Limitations and Future Work

The bot is not competitive with any human that has played a decent amount of games. It is still pretty inefficient and makes many nonsensical moves (it moves back and forth a few times in the replay).

There is still a lot to try, and I’ll actually continue working on some of these ideas after the class, as it was a lot of fun. There’s a decent amount of low hanging fruit:

I noticed the bots often like to expand toward the wall. I'm guessing this is because there is no information encoding the boundaries of the wall, and I just let the padding in the convolutions take care of it. Adding a special indicator would likely be helpful.
Use reinforcement learning for improving the policy beyond the demonstrations.
Train on a dataset consisting of only one or only a few players in order to reduce multimodality problems (similar style of play).
Adding memory to the network.
Trying a vision transformer, and trying to have it attend to previous states for recurrence too.

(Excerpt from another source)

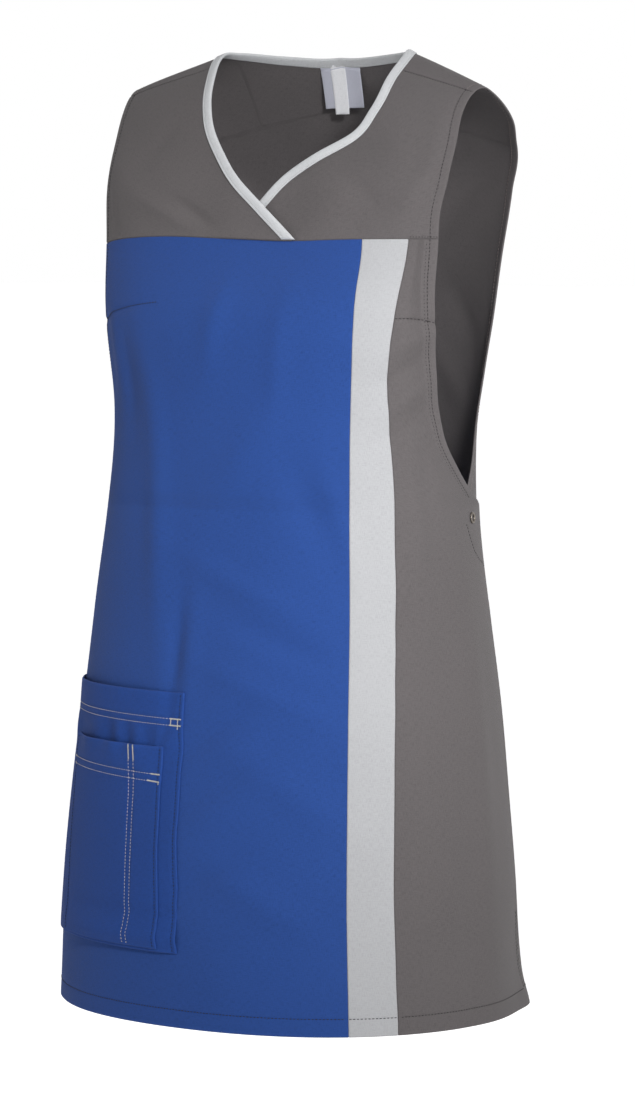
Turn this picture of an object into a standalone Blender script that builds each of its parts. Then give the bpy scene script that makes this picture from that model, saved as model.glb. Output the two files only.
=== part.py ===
"""Tabard apron, sleeveless, in the hollow shape it has when worn.

The garment is cut from one form: horizontal rings from the hem to the shoulder ridge. A place on the
form is an angle in degrees (0 centre front, + towards the wearer's left, 180 centre back) and a level
(0 at the hem ring, 1 at the next one up, and so on). Every panel is a piece of that form between its
pattern lines, and what lies on a panel is made from the same places, moved out along the form's normal.
Sizes here are millimetres; the objects are in metres, +Z up, front towards -Y, wearer's left at +X.
"""

import math

import bmesh
import bpy
import numpy as np

MM = 0.001

# Cloth and sewing sizes, mm
CLOTH = 1.0            # wall of the body panels
POCKET_CLOTH = 1.0
BINDING_CLOTH = 1.0
BINDING_WIDTH = 10.0
LABEL_CLOTH = 1.0
SEAM_GAP = 0.5         # clear space between two pieces that are sewn edge to edge
CLEAR = 0.3            # clear space between two pieces that lie on each other
BINDING_CLEAR = 0.65   # clear space between the cloth and each leaf of the binding
EDGE_INSET = 2.4       # a bound edge stops this far inside the binding's fold

# The form: one row for each ring, from the hem to the ridge of the shoulders.
# height and drop are of the ring's middle and how far its sides fall below it; side_y is where its
# widest points lie; front and back are its reach from there; front_square and back_square say how
# square the ring is (2 an ellipse, more squarer); forward is how far its sides lean to the front.
RING_COLUMNS = ("height", "half_width", "side_y", "front", "back",
                "front_square", "back_square", "drop", "forward")
RINGS = (
    # hem
    (-797, 200, -42, 168, 168, 2.2, 2.2, 0, 0),
    # thigh
    (-690, 193, -45, 161, 161, 2.2, 2.2, 0, 0),
    # hip
    (-570, 183, -44, 148, 148, 2.2, 2.2, 0, 0),
    # high hip
    (-470, 172, -44, 132, 132, 2.2, 2.2, 0, 0),
    # underarm
    (-382, 162, -42, 119, 119, 2.25, 2.2, 0, 0),
    # rib
    (-300, 160, -35, 112, 113, 2.3, 2.25, 0, 0),
    # bust
    (-222, 171, -28, 112, 106, 2.5, 2.4, 0, 0),
    # yoke seam
    (-157, 182, -18, 87, 98, 2.8, 2.7, 0, 0),
    # chest
    (-108, 188, -10, 82, 89, 3.0, 3.4, 10, 0),
    # collar bone
    (-55, 190, -4, 70, 67, 3.0, 5.0, 40, 4),
    # neck slope
    (-10, 190, 0, 52, 42, 3.0, 5.0, 63, 8),
    # shoulder arch
    (17, 190, 2, 28, 21, 3.0, 4.0, 71, 10),
    # ridge
    (27, 190, 2, 0, 0, 3.0, 3.0, 72, 12),
)
DROP_CURVE = 1.2       # how the drop grows towards the ring's sides
RIDGE = len(RINGS) - 1
YOKE_LEVEL = 7.0

# Pattern lines on the form
SIDE_ANGLE = 113.0                  # side seams, where front meets back
LAP_ANGLE = 95.0                    # the back reaches this far under the front at the side opening
LAP_LEVEL = 3.46                    # bottom of the side opening
CORNER_LEVEL = 4.05                 # top corner of the front's side edge
SLIT_LEVEL = 0.75                   # top of the hem slits
SHOULDER_SEAM_NECK = 10.8           # level of the shoulder seam at the neck
SHOULDER_SEAM_TIP = 11.25           # and at the armhole
SEAM_STEP = 0.01                    # the panels stop this part of a level short of a level seam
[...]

I think achieving even higher levels of performance would require doing some form of search. From my understanding, the most similar approach would be something like MuZero. This would allow us to properly learn a world model despite the incomplete information, which we can then do search on.

Overall, I learned a ton in this project about how to apply deep learning to a new problem. I encountered many of the issues described in “Hacker’s Guide to DL” and the related readings. My biggest takeaway is to spend the time setting up the proper infrastructure. Poor infrastructure causes bugs and makes it really hard to iterate.